General Pope briefly inquired of me as to the condition of my command.
“I do not think I have now,” I said, “more than three or four hundred troops together; we have been very much cut up.”
“General Gordon,” Pope replied, “you will move, as soon as relieved, to the right of the pike and form the centre of a new line of battle.
I don't expect much of your troops to-morrow, but you will make a show, and can support a battery.
You will not have much to do.
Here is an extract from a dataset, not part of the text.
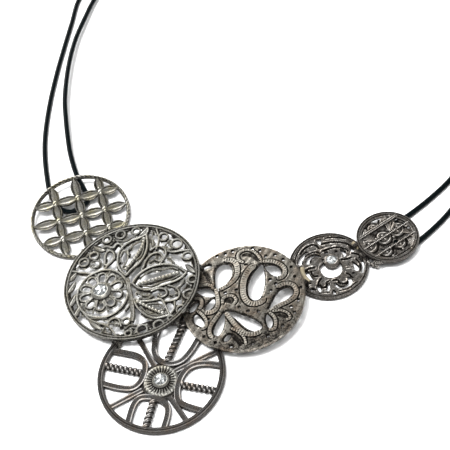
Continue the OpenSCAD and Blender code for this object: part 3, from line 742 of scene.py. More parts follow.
# %% Wheel disc, its bands
WHEEL_LOOPS = [
    [(-19.6, 4.9), (-15, 5.0), (-11, 4.9), (-8.2, 4.0), (-6.3, 2.0), (-5.5, -1.4), (-5.9, -4.6),
     (-7.6, -6.8), (-10.5, -7.6), (-14, -7.7), (-18.4, -7.4)],
    [(-6.6, 18.6), (-6.3, 14), (-5.6, 10), (-4.6, 7), (-2.5, 4.9), (0.5, 4.1), (3.5, 4.9), (5.7, 7),
     (7.1, 10.5), (8, 14.5), (8.6, 17.8)],
    [(18.7, 7.2), (14, 6.9), (10.5, 5.9), (8.2, 4), (7, 1.3), (6.7, -1.5), (7.2, -5), (8.6, -8),
     (11.2, -9.2), (17.4, -9.8)],
    [(-4.8, -19.4), (-5.2, -15), (-5, -11.7), (-3.6, -9.5), (0.3, -8.7), (3.6, -9.3), (5.8, -11),
     (6.7, -14), (6.9, -18.6)]]
WHEEL_BARS = [
    ((-19.4, -0.9), (-6.2, -0.9)), ((0.4, 4.6), (1.5, 19.8)), ((7.4, -2.3), (19.2, -2.0)),
    ((0.6, -9.2), (1.1, -19.8))]
WHEEL_SPOKES = [
    ((-14.6, 14.2), (-3.0, 2.2)), ((15.6, 12.4), (4.0, 1.8)), ((-13.2, -15.4), (-4.2, -6.8)),
    ((13.6, -14.6), (5.2, -7.2))]
print("the wheel has", len(WHEEL_LOOPS), "loops,", len(WHEEL_BARS), "bars and", len(WHEEL_SPOKES), "spokes")


# %% Wheel disc
def wheel_disc():
    """The rim, four loops of bordered band, a twisted bar in each, four spokes and a round plate
    under the hub."""
    work = Casting()
    rim(work, WHEEL_R - 1.95, WHEEL_R, -0.8, 0.8, dip=0.12, shine=0.6)
    for loop in WHEEL_LOOPS:
        ribbon(work, smooth(loop, 0.3), 1.95, -0.6, 0.55, crown=0.0, edge=0.14, shine=0.75)
    for a, b in WHEEL_BARS:
        line = even(np.array([a, b], float), 0.13)
        wire(work, line, 2.8, 1.8, z=0.12, kind="twisted", pitch=1.7, deep=0.3, bright=0.85)
    for a, b in WHEEL_SPOKES:
        ribbon(work, even(np.array([a, b], float), 0.4), 1.7, -0.5, 0.35, crown=0.0, edge=0.14, shine=0.7)
    plate_across, plate_up = [0.3, 6.7, 6.9, 6.7, 0.3], [-0.45, -0.45, -0.2, 0.0, 0.0]
    turned(work, HUB_AT, plate_across, plate_up, [0.1, 0.1, 0.2, 0.3, 0.1], 72, ring=False)
    work.place(WHEEL)
    set_in_place(work, "wheel_of_bands", "wheel_disc", charcoal_silver)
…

I shall have twenty thousand fresh troops to-morrow morning.”
This was the first appearance of the major-general commanding the Army of Virginia upon the disastrous battlefield of Cedar Mountain.
He had come, when disaster could not be averted, to talk of his twenty thousand fresh troops, all of whom had been available to give us the victory,--at least, to save us from defeat; he had come to propose supporting a battery with my brigade on the morrow, and I was angry withal.
In an instant I rejoined, “General Pope, this battle should not have been fought, sir.”
To which Pope as promptly replied, “I never ordered it fought, sir.”
And to this General Banks made no reply, no retort or remonstrance, though he was standing by Pope's side.
Then turning to Banks, full of indignation at the crime, the blunder, of the battle, I exclaimed, “General Banks, I disobeyed your order received during the fight.”
“ What was it, sir,” replied Banks.
“An order brought by an officer, purporting to come from you, to charge across the field where my troops were then fighting.”
“I never sent you such an order,” retorted Banks.
“I am glad to know it,” I replied; “it would have resuited in our total destruction.”